PubSub's structured blogging initiative

I had a fascinating conversation the other day with Bob Wyman, the CTO and co-founder of PubSub.com. PubSub's game is "prospective search" -- watchlists, in other words. You plug in search terms; PubSub compares them to the new content it sees; it alerts you when things match, via RSS or XMPP (Jabber). The obvious application is ego-surfing: watching reactions to your own name, your company's name, your product's name. But PubSub differs from, say, a Technorati watchlist, in its commitment to speedy notification of a match. Time-sensitive matches can be reported in just a few seconds, Bob says. In this case the delivery mechanism of choice is XMPP, and PubSub offers sidebars for Firefox and IE to receive these realtime alerts. I'm not usually in that much of a hurry, but plenty of folks are: traders, for example, whose antennae quiveringly anticipate the next scrap of market-moving news.

PubSub currently tracks an eclectic set of datatypes: blogs, newsgroups, press releases, earthquakes, airport delays, EDGAR filings. In the case of blogs and newsgroups, you just try to match text strings. But in other cases it's a bit more structured. You match EDGAR filings by CIK (central index key) code, airport delays by city or airport code, earthquakes by region and magnitude.

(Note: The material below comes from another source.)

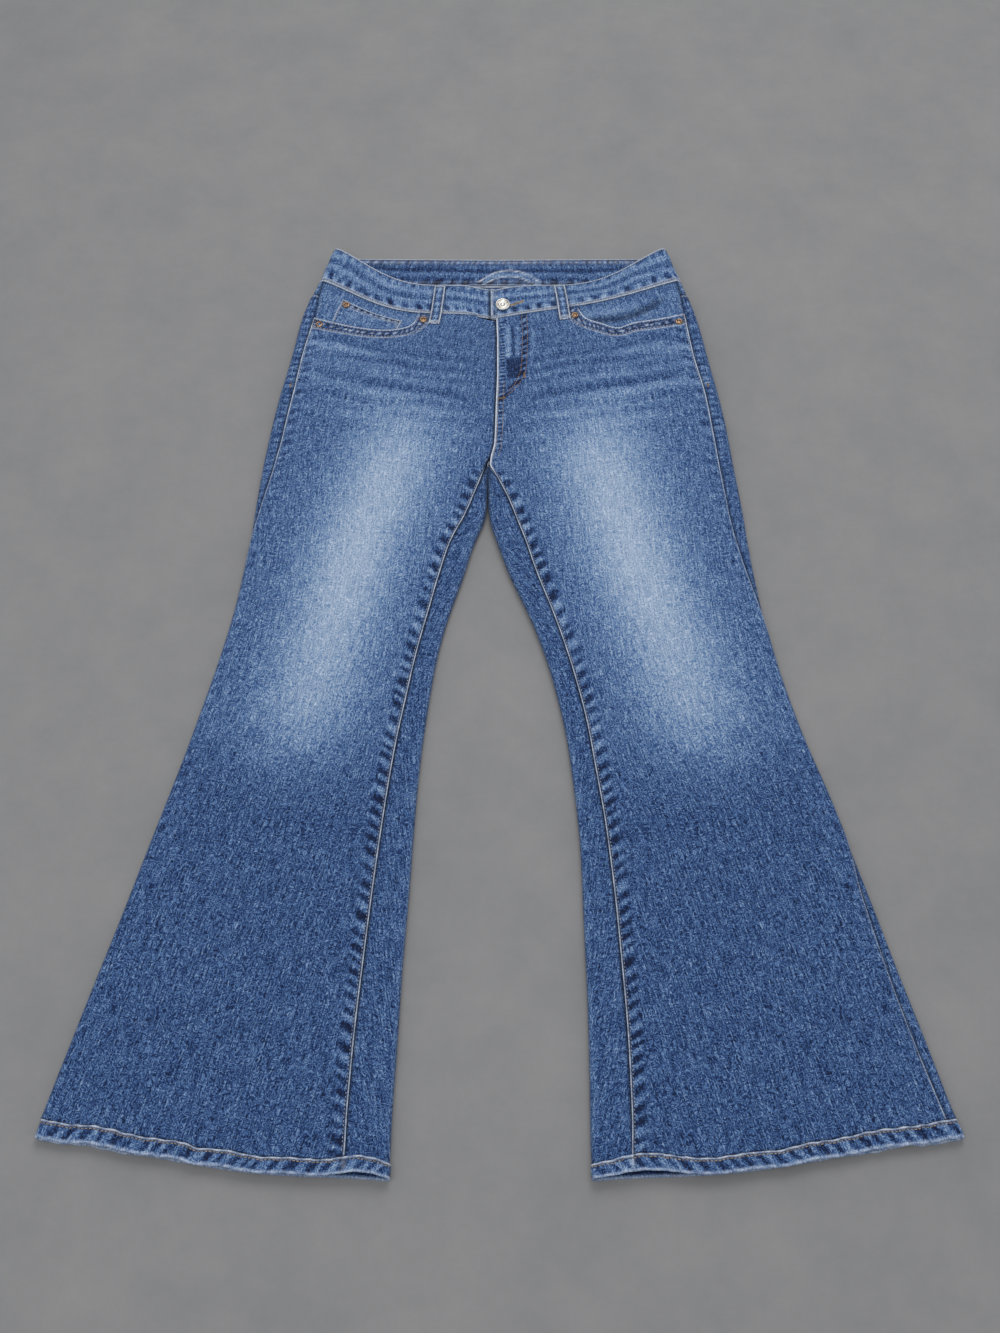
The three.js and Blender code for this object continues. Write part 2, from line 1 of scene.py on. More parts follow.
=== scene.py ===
"""Flared jeans laid flat on their back on a grey floor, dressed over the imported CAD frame.

The cloth is worked out in millimetres on one flattened skin and put into Blender in metres.
"Down" is the way from the waist seam to the hem. "Across" is the way over the cloth from
the outer fold, above zero over the front and below zero under the back. "Right" is the
wearer's right, at -X.
"""

from types import SimpleNamespace

import bpy
import numpy as np
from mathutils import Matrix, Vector


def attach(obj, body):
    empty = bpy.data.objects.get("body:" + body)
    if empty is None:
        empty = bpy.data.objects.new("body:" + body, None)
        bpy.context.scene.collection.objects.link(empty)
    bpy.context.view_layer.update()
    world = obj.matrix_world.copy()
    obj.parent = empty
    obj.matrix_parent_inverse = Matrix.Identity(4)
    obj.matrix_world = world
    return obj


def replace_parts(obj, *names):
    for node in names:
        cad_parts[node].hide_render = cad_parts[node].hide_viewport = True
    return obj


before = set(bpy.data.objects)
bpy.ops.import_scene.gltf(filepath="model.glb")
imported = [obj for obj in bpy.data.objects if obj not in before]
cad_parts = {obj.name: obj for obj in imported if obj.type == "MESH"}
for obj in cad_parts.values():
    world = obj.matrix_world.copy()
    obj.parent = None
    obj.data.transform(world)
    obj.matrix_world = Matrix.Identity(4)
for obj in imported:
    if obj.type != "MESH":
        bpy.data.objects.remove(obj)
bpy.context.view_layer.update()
scene = bpy.context.scene


# Camera. It hangs above the hems and looks down over the waist, so the hems come out wide
# and the waist narrow. A 42 mm lens on a 36 mm frame, 1.62 m from the floor at the middle.

aim = Vector((0, -0.017, 0))
tilt = np.radians(62)
backwards = Vector((0, -np.cos(tilt), np.sin(tilt)))
camera = bpy.data.objects.new("photo_camera", bpy.data.cameras.new("photo_camera"))
camera.data.lens = 42
camera.data.sensor_width = 36
camera.location = aim + 1.62 * backwards
camera.rotation_euler = (-backwards).to_track_quat("-Z", "Y").to_euler()
scene.collection.objects.link(camera)
scene.camera = camera
scene.view_settings.view_transform = "Standard"


# Floor and light. A plain grey studio floor, an even pale surround, one wide soft lamp beyond
# the waist that throws the short soft shadow under the hems, and a weaker one on the near side.

MM = 0.001
FLOOR_SIDE = 40000


def linear(colour):
    """sRGB hex to linear light: ((c + 0.055) / 1.055) ** 2.4 above 0.04045, else c / 12.92."""
    parts = [(colour >> shift & 255) / 255 for shift in (16, 8, 0)]
    return [((c + 0.055) / 1.055) ** 2.4 if c > 0.04045 else c / 12.92 for c in parts]


def add(tree, kind, options=(), inputs=()):
    """Adds one node. Options are its own settings; inputs are values, sockets or nodes.

    A node given as an input stands for its first output.
    """
    made = tree.nodes.new("ShaderNode" + kind)
    for name, value in dict(options).items():
        if name == "stops":
            for k, (position, colour) in enumerate(value):
                stop = made.color_ramp.elements[k] if k < 2 else made.color_ramp.elements.new(position)
                stop.position = position
                stop.color = [*linear(colour), 1]
        else:
            setattr(made, name, value)
    for name, value in dict(inputs).items():
        if isinstance(value, bpy.types.Node):
            value = value.outputs[0]
        if isinstance(value, bpy.types.NodeSocket):
            tree.links.new(value, made.inputs[name])
        else:
            made.inputs[name].default_value = value
    return made


def surface(name, sockets):
    """A new material with a shader whose sockets hold the given values; returns both and the tree."""
    material = bpy.data.materials.new(name)
    material.use_nodes = True
    shader = material.node_tree.nodes["Principled BSDF"]
    for socket, value in sockets.items():
        shader.inputs[socket].default_value = value
    return material, shader, material.node_tree


# Painted studio floor: matt, even, with the faintest grain of a roller
floor_paint, shader, tree = surface("matt_floor_paint", {"Roughness": 0.9, "Specular IOR Level": 0.15})
where = add(tree, "TexCoord")
grain = add(tree, "TexNoise", {}, {
    "Vector": where.outputs["Object"], "Scale": 9, "Detail": 9, "Roughness": 0.75,
})
tone = add(tree, "ValToRGB", {"stops": [(0.3, 0x8A8A8A), (0.7, 0x969595)]}, {"Fac": grain})
tree.links.new(tone.outputs["Color"], shader.inputs["Base Color"])

side = FLOOR_SIDE * MM / 2
mesh = bpy.data.meshes.new("studio_floor")
corners = [(-side, -side, 0), (side, -side, 0), (side, side, 0), (-side, side, 0)]
mesh.from_pydata(corners, [], [(0, 1, 2, 3)])
mesh.materials.append(floor_paint)
floor = bpy.data.objects.new("studio_floor", mesh)
scene.collection.objects.link(floor)

world = bpy.data.worlds.new("pale_surround")
scene.world = world
world.use_nodes = True
world.node_tree.nodes["Background"].inputs["Color"].default_value = [*linear(0xF4F6FA), 1]
world.node_tree.nodes["Background"].inputs["Strength"].default_value = 0.5

for name, place, size, power in (
    ("soft_lamp", (0.35, 1.3, 2.3), 1.5, 24), ("near_fill", (-0.5, -0.9, 2.4), 1.8, 15),
):
    lamp = bpy.data.objects.new(name, bpy.data.lights.new(name, "AREA"))
    lamp.data.size = size
    lamp.data.energy = power
    lamp.location = place
    lamp.rotation_euler = (-Vector(place)).to_track_quat("-Z", "Y").to_euler()
    scene.collection.objects.link(lamp)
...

If you've followed my work you'll know that my next question was: "What about structured search of blogs?" Bob's been thinking about this too, and his skunkworks effort is called structuredblogging.com. I found it so intriguing that I set up my first instance of WordPress just to try it out.

My strategy has been to weave semantics directly into ordinary XHTML using CSS class attributes. Bob's approach embeds a separate slug of machine-readable XML. I think either of these could work, so long as it's easy for people to write the stuff. And that's where StructuredBlogging's WordPress plugin shines.

Here's a plugin-controlled template for an event:

Here's the published representation of the event:

It's hard to see in this rendering, but the style of the entry includes a background image of a calendar. This visual branding isn't just a detail, it's a central aspect of the strategy. If we ever get a virtuous cycle going around this stuff, it'll only happen because people see things they want to imitate. Appearance matters.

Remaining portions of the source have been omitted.